The Document Designer includes the following two tabs:
- Details View
- Additional Settings
In the Details View tab, the top part of the page is used to manually configure the nodes in the design:
- Add Node: This button will add a new node to your Document design.
- Remove Nodes: This button will remove a node from your Document design.
- Direction buttons: These buttons can be used to rearrange the position of the nodes.
- Rename Nodes: This option allows you to specify how the node name should be represented.
-
- Use Qualified Names: When this option is selected, the output/column name will be set to the full qualified node name based on the node location in the document.
- Use Short Names: When this option is selected, the output/column name will be set to the given Node Name directly.
-
Filter Columns: This option allows you to show or hide certain Columns in the grid.
- Show Basic Columns: When this option is selected, only basic columns will be shown in the grid.
- Show All Columns: When this option is selected, all available columns will be shown in the grid.
- Filter Nodes: This option allows you to filter the list of nodes shown in the grid by typing a keyword in the textbox.
The Details View grid consists of:
-
Node Type: This option allows you to specify the type of the Node in your document design. There are four options available:
- Array
- Object
- Value
- Raw: This type can be used when trying to retrieve data under a node exactly as it is in the document.
- Node Name: The Name of the Node in the document.
- Output/Column Name: The name which will be set for the output or the column of a node.
- Is Repeated: This option allows you to specify if a node is repeated within a document (Available when Show All Columns is selected).
- Output type: The type of output for a node such as a Column or a Secondary Output depending on the Node Type.
- Output Settings: This option allows you to specify the settings of each output such as the datatype of Value Node Types.
In the Additional Settings tab, you would find the following options:
- Null Mode: This option allows you to specify the handling of Null values.
-
'Is Repeated' Text Qualifier: This option allows you to specify the
Text Qualifier used in a document when the
Is Repeated property is set to
True for one or more nodes. There are four options available:
- Double-quote(“)
- Single-quote (‘)
- Tick (`)
- None
-
'Is Repeated' Text Delimiter: This option allows you to specify the
Text Delimiter used in a document when the
Is Repeated property is set to
True for one or more nodes. There are seven options available:
- Newline (\n)
- Carriage Return (\r)
- Semicolon (;)
- Colon (:)
- Comma (,)
- Tab (\t)
- Vertical Bar (|)
- Import
-
This option allows you to import the design of your document from one of the following four sources:
- Designer Settings: Import the design from an existing .designer.settings file.
- Document (CosmosDB): Import the design based on the retrieved document from the connection manager.

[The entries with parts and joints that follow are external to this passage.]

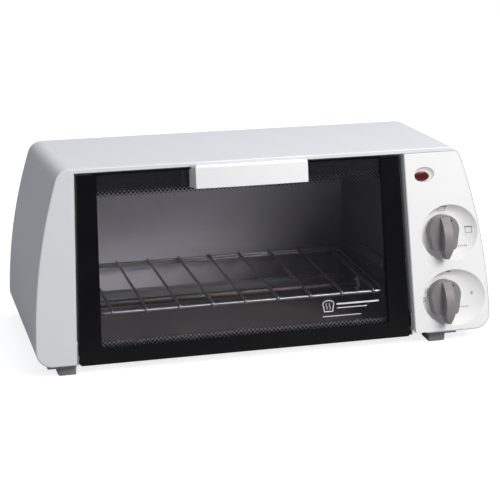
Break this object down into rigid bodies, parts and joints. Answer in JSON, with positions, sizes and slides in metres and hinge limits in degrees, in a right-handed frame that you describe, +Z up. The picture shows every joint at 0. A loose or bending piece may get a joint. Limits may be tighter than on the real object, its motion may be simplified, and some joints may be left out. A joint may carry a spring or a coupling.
{
  "type": "toaster oven",
  "caption": "Compact countertop toaster oven: painted steel wrap with bowed sides, leaning glass door with a bar handle, wire rack, crumb tray, and a panel with knobs in dished wells.",
  "frame": {"origin": "under the middle of the oven, on the surface that its feet stand on", "axes": "+X to the oven's right as seen from the front, +Y to its back, +Z up; the door faces -Y"},
  "size_m": [0.4178, 0.192, 0.1784],
  "materials": {
    "white_enamel": "semi-gloss white enamel, fine orange peel",
    "white_plastic": "moulded, satin gloss",
    "black_enamel": "semi-gloss black",
    "galvanised": "dull rolled zinc",
    "door_glass": "clear tempered glass with a black printed border",
    "bright_wire": "bright plated wire",
    "warm_grey_plastic": "fine moulded grain",
    "foot_grey_plastic": "matte",
    "red_lens": "clear red, moulded",
    "black_plastic": "matte",
    "zinc_screw": "zinc plated",
    "element_sheath": "dark oxidised sheath",
    "ceramic": "unglazed ceramic",
    "lead_sleeve": "heat-proof sleeve"
  },
  "bodies": {
    "housing": {"outer_wrap": "white_enamel", "back_panel": "galvanised", "back_panel_screws": "zinc_screw", "base_plate": "galvanised", "front_frame": "galvanised", "cavity_left_wall": "galvanised", "cavity_right_wall": "galvanised", "cavity_ceiling": "galvanised", "cavity_back_wall": "galvanised", "upper_element": "element_sheath", "lower_element": "element_sheath", "element_insulators": "ceramic", "control_panel": "white_plastic", "control_panel_screws": "zinc_screw", "indicator_lens": "red_lens", "indicator_lamp": "black_plastic", "mode_switch": "black_plastic", "timer_body": "galvanised", "timer_bell": "galvanised", "thermal_cutout": "black_plastic", "terminal_block": "black_plastic", "timer_lead": "lead_sleeve", "switch_lead": "lead_sleeve", "cord_gland": "black_plastic", "hinge_bracket_left": "zinc_screw", "hinge_bracket_right": "zinc_screw", "foot_screws": "zinc_screw", "foot_front_left": "foot_grey_plastic", "foot_front_right": "foot_grey_plastic", "foot_rear_left": "foot_grey_plastic", "foot_rear_right": "foot_grey_plastic"},
    "door": {"door_glass": "door_glass", "door_rail_left": "black_enamel", "door_rail_right": "black_enamel", "door_rail_bottom": "black_enamel", "door_handle": "white_plastic", "door_handle_screws": "zinc_screw", "door_hinge_pins": "zinc_screw"},
    "rack": {"wire_rack": "bright_wire"},
    "crumb_tray": {"crumb_tray": "galvanised"},
    "mode_control": {"mode_knob": "warm_grey_plastic", "mode_shaft": "zinc_screw"},
    "timer_control": {"timer_knob": "warm_grey_plastic", "timer_shaft": "zinc_screw"}
  },
  "joints": [
    {"name": "door_hinge", "type": "hinge", "parent": "housing", "child": "door", "pos_m": [-0.01925, -0.07616, 0.01417], "axis": [1, 0, 0], "range_deg": [0, 90]},
    {"name": "rack_slide", "type": "slide", "parent": "housing", "child": "rack", "axis": [0, -1, 0], "range_m": [0, 0.036]},
    {"name": "mode_knob_turn", "type": "hinge", "parent": "housing", "child": "mode_control", "pos_m": [0.165, -0.06829, 0.101], "axis": [0, 0.9813, -0.1925], "range_deg": [0, 90]},
    {"name": "timer_knob_turn", "type": "hinge", "parent": "housing", "child": "timer_control", "pos_m": [0.165, -0.07967, 0.043], "axis": [0, 0.9813, -0.1925], "range_deg": [0, 300]},
    {"name": "crumb_tray_slide", "type": "slide", "parent": "housing", "child": "crumb_tray", "axis": [0, 1, 0], "range_m": [0, 0.12]}
  ],
  "couplings": [
    {"joint": "rack_slide", "follows": "door_hinge", "m_per_rad": 0.022}
  ]
}
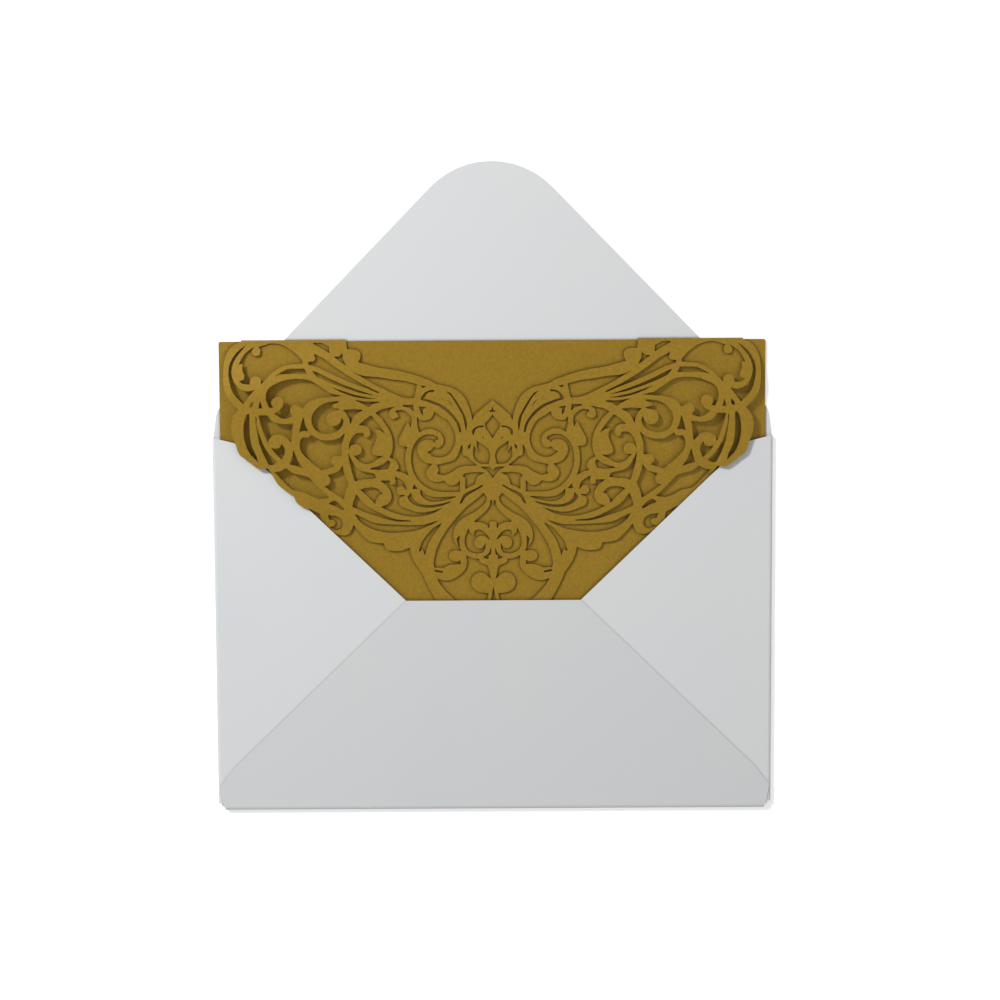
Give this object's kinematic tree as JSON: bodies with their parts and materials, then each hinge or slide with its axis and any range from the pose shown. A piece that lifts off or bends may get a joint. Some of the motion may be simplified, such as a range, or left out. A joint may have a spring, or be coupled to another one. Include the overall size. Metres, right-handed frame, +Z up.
{
  "type": "die-cut invitation card with envelope",
  "caption": "Laser-cut folded card with a scrollwork lace front, half drawn out of an open paper envelope that lies flat with its pointed flap spread.",
  "frame": {"origin": "middle of the footprint, on the surface that the envelope lies on", "axes": "+Z up off the paper, +Y from the pocket to the tip of the open flap, +X to the right as seen from above"},
  "size_m": [0.185, 0.215, 0.0044],
  "materials": {
    "white_paper": "smooth uncoated",
    "gold_card": "pearlescent satin"
  },
  "bodies": {
    "root": {"envelope": "white_paper", "invitation_card": "gold_card"}
  },
  "joints": []
}
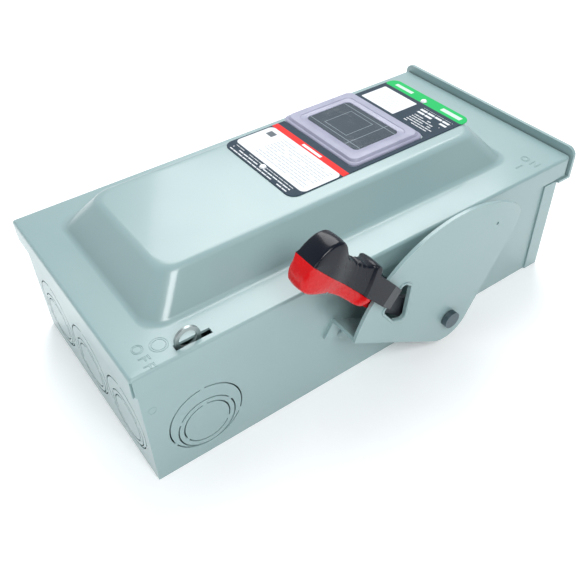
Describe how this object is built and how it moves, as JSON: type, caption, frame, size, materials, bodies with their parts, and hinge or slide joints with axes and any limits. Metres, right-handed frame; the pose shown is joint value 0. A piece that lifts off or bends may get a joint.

- JSON (Local File): Import the design based on a JSON file on your local file system.
- JSON Schema (Local File): Import the design based on a JSON Schema file on your local file system.
- CosmosDB Item Importer
-
When selecting the Item (CosmosDB) Import option, the CosmosDB Item Importer window will open which allows you to specify a query that will set the design of the Source Component based on the retrieved document.
- Items to scan: This option allows you to specify the maximum number of retrieved items that will be used to set the design of the Source Component. Setting this option to 0 will read all the retrieved documents.
- Export
-
Designer Settings: This option allows you to export the current document design to a .designer.settings file which can be used later to import the same design into a different component.
Columns Page
The Columns page of the CosmosDB Source Component shows you the available columns based on the settings on the Document Designer page.
-
On the top left of the grid, you can see a checkbox, which can be used to toggle the selection of all available fields. This is a productive way to check or uncheck all available fields. The Columns Page grid consists of:
- Include Field Checkbox: A checkbox that determines if the field will be available as an output column.
- Column Name: Column that will be retrieved from the document.
- Data Type: The data type of this field.
- Hide Unselected Fields
-
When the Hide Unselected Fields checkbox is checked unselected output columns will be hidden.
- Hide Selected Fields
-
When the Hide Selected Fields checkbox is checked, selected columns will be hidden.
- Filter
-
The visible output columns can be filtered by entering text in the Filter text box.
Note: As a general best practice, you should only select the fields that are needed for the downstream pipeline components. Do this on the columns page using the checkboxes or on the General page by removing the column from the command entirely.
Advanced Page
The Advanced page of the CosmosDB Source Component shows you additional options when retrieving data from CosmosDB.
- Consistency Level
-
You can choose from the dropdown the type of consistency level required for the (query/read feed) operation. Available options are:
- Null (Default)
- Strong
- Bounded Staleness
- Session
- Eventful
- Consistent Prefix
- Enable Low Precision Order By
-
This option can be used to enable low-precision order in the CosmosDB service.
- Enable Scan In Query
-
This option can be used to enable scans on the queries which couldn't be served as indexing was opted out on the requested paths.
- Max Buffered Item Count
-
The maximum number of items that can be buffered on the client side during parallel query execution in CosmosDB service.
- Max Degree Of Parallelism
-
The number of concurrent operations run on the client side during parallel query execution in CosmosDB service.
- Max Item Count
-
The maximum number of items to be returned in the enumeration operation in the CosmosDB service.
- Session Token
-
The session token for use with session consistency in the CosmosDB service.